Las ausencias también pesan, pero no con la tristeza de la pérdida, sino con la dulzura de los recuerdos que nos acompañan como un manto en los días fríos. Sentimos la necesidad de reconectar, de fortalecer los lazos que el tiempo y las circunstancias han aflojado. Buscamos la calidad en las relaciones, esas que nutren el alma y no se desgastan con las superficialidades. Queremos momentos que sean refugios, no espejismos.

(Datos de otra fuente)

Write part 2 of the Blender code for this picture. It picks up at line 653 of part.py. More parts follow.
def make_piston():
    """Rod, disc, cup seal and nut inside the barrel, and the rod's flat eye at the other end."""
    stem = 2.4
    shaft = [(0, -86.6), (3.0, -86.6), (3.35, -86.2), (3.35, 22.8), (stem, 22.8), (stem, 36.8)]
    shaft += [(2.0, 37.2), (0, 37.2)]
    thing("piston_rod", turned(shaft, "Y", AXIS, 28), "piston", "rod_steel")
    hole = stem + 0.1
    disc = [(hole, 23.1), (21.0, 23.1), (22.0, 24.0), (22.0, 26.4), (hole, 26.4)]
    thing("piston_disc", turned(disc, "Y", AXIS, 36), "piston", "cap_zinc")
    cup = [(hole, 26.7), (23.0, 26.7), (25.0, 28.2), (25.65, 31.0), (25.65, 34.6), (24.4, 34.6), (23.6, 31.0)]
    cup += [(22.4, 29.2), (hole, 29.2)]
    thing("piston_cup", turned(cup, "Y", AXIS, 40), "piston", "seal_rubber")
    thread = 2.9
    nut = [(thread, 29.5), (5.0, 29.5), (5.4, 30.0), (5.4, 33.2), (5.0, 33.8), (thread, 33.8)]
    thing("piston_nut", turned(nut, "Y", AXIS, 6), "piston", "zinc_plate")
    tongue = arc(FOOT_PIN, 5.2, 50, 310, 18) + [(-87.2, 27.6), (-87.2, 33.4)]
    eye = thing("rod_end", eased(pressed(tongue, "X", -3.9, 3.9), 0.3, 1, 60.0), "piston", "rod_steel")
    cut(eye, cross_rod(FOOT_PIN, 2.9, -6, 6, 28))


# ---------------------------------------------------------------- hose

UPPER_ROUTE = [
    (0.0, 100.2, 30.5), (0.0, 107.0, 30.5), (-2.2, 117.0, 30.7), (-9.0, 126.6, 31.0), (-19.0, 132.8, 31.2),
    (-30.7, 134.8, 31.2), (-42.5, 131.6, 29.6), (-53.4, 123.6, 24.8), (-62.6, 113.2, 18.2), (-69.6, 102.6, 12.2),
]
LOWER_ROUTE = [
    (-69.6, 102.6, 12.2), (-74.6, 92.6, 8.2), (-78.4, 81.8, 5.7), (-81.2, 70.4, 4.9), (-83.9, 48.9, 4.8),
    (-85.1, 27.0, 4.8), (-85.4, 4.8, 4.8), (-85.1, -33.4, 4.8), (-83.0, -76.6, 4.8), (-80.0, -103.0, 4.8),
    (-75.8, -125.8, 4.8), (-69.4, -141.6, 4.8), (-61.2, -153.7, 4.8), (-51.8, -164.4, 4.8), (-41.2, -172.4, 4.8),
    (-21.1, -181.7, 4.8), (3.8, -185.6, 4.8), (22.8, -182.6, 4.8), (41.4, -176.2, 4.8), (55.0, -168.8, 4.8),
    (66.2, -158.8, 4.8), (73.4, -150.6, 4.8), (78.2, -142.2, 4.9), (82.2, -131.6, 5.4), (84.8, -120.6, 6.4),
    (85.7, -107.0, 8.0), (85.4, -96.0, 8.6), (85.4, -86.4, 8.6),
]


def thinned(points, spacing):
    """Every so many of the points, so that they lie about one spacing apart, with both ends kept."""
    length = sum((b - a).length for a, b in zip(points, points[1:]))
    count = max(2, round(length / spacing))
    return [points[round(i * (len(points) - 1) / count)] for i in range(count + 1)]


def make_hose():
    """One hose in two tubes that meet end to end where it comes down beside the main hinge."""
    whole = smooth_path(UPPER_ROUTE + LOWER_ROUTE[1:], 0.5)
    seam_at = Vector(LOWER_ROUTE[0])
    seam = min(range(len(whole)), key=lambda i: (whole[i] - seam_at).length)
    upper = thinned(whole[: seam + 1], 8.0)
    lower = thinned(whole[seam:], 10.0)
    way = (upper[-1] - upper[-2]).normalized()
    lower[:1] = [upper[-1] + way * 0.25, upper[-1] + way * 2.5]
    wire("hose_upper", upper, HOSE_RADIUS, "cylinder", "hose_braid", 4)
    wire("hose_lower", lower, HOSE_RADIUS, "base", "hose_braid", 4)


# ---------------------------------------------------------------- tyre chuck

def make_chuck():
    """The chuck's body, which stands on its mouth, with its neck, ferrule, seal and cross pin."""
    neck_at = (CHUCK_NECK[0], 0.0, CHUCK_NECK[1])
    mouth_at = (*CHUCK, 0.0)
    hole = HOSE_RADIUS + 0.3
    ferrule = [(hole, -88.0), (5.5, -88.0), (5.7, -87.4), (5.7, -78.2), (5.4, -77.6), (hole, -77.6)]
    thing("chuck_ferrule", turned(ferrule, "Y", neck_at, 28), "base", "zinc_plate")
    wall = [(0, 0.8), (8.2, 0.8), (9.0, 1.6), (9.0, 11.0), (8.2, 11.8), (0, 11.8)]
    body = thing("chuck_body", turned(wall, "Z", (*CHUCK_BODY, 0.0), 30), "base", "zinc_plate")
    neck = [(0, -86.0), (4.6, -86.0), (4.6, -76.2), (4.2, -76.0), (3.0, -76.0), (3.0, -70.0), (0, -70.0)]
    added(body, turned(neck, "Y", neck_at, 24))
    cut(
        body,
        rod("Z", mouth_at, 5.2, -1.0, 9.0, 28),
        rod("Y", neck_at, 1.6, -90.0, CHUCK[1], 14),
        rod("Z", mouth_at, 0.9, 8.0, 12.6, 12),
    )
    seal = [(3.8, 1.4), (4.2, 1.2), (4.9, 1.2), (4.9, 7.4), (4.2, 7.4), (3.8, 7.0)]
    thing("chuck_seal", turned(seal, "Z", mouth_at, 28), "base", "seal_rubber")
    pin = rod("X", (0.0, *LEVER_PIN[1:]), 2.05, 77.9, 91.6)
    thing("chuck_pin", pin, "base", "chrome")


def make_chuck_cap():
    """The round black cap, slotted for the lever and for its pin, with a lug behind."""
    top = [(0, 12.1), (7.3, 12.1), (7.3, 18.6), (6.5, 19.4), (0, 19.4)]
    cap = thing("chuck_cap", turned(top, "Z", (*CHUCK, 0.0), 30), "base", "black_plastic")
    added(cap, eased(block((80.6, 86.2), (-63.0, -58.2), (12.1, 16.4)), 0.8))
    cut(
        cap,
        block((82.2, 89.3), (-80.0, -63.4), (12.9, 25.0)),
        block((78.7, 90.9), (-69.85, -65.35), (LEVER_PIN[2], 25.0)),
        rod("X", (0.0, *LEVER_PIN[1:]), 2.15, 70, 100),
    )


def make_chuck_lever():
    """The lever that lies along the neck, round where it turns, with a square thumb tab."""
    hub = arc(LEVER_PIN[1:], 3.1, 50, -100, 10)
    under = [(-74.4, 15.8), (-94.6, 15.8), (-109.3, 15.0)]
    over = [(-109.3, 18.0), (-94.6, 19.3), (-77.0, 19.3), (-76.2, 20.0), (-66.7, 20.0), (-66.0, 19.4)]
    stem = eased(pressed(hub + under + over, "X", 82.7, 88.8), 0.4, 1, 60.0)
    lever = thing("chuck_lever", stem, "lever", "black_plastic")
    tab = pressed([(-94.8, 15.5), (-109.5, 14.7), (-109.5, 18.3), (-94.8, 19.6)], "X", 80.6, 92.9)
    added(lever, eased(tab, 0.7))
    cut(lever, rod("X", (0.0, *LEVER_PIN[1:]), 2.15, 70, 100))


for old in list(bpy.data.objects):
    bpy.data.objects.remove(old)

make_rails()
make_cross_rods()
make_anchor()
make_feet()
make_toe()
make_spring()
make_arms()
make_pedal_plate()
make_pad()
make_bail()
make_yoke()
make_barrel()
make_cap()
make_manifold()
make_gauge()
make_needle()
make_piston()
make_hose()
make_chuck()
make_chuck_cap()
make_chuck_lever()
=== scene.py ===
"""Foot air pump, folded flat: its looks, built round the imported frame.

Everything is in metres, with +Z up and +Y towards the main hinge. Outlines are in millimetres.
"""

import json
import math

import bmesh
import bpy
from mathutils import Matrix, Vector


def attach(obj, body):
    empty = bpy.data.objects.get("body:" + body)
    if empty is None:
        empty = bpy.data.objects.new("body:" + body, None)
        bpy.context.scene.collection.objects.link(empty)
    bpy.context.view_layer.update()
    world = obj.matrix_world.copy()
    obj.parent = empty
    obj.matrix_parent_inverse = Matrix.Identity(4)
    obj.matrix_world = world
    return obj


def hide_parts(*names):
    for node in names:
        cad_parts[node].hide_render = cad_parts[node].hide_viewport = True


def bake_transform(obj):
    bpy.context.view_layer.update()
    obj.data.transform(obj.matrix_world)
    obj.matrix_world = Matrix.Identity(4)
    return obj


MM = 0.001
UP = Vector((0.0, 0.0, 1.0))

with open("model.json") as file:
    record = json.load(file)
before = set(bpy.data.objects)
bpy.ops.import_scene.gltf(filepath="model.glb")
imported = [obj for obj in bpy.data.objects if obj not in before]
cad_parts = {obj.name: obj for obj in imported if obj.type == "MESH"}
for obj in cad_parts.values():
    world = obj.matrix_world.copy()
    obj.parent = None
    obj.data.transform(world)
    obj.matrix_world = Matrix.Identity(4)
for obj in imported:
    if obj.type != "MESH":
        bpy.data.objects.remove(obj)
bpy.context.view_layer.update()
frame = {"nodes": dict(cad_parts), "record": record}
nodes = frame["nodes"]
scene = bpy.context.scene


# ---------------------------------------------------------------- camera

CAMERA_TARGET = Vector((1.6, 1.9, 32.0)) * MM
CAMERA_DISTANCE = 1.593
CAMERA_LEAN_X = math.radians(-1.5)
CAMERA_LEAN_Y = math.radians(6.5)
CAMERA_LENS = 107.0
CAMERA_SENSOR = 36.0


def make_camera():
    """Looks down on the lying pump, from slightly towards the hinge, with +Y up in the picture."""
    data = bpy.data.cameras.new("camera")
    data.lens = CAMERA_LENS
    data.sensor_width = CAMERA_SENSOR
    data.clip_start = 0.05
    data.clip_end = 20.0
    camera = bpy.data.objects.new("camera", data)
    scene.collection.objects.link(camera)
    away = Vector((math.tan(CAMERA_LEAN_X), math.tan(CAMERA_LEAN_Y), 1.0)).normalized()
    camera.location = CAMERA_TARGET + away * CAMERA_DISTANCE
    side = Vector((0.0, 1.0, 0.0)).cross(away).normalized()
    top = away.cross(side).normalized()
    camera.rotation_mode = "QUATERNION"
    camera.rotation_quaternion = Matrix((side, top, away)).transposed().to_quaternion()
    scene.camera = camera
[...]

Sí, mi alma tiene prisa. Prisa por vivir con la intensidad que solo la madurez puede regalar. Prisa por disfrutar cada caramelo que me queda en la bolsa, consciente de que los próximos serán los más dulces, porque serán los últimos. No estoy dispuesta a perderme ninguno. Y como dice un gran amigo: “la vida esclaviza, un poquito; los hijos esclavizan otro poquito; el trabajo, de igual modo; la ausencia del bienestar deseado, otra brizna; el no ver a los amigos otro tanto, en fin, la libertad absoluta es la prima hermana del amor: una quimera que perseguir… y que a veces se acaricia… un poquito”

Y yo añadiría, se comienza a saber acariciar cuando entra la prisa de vivir a partir de los 50.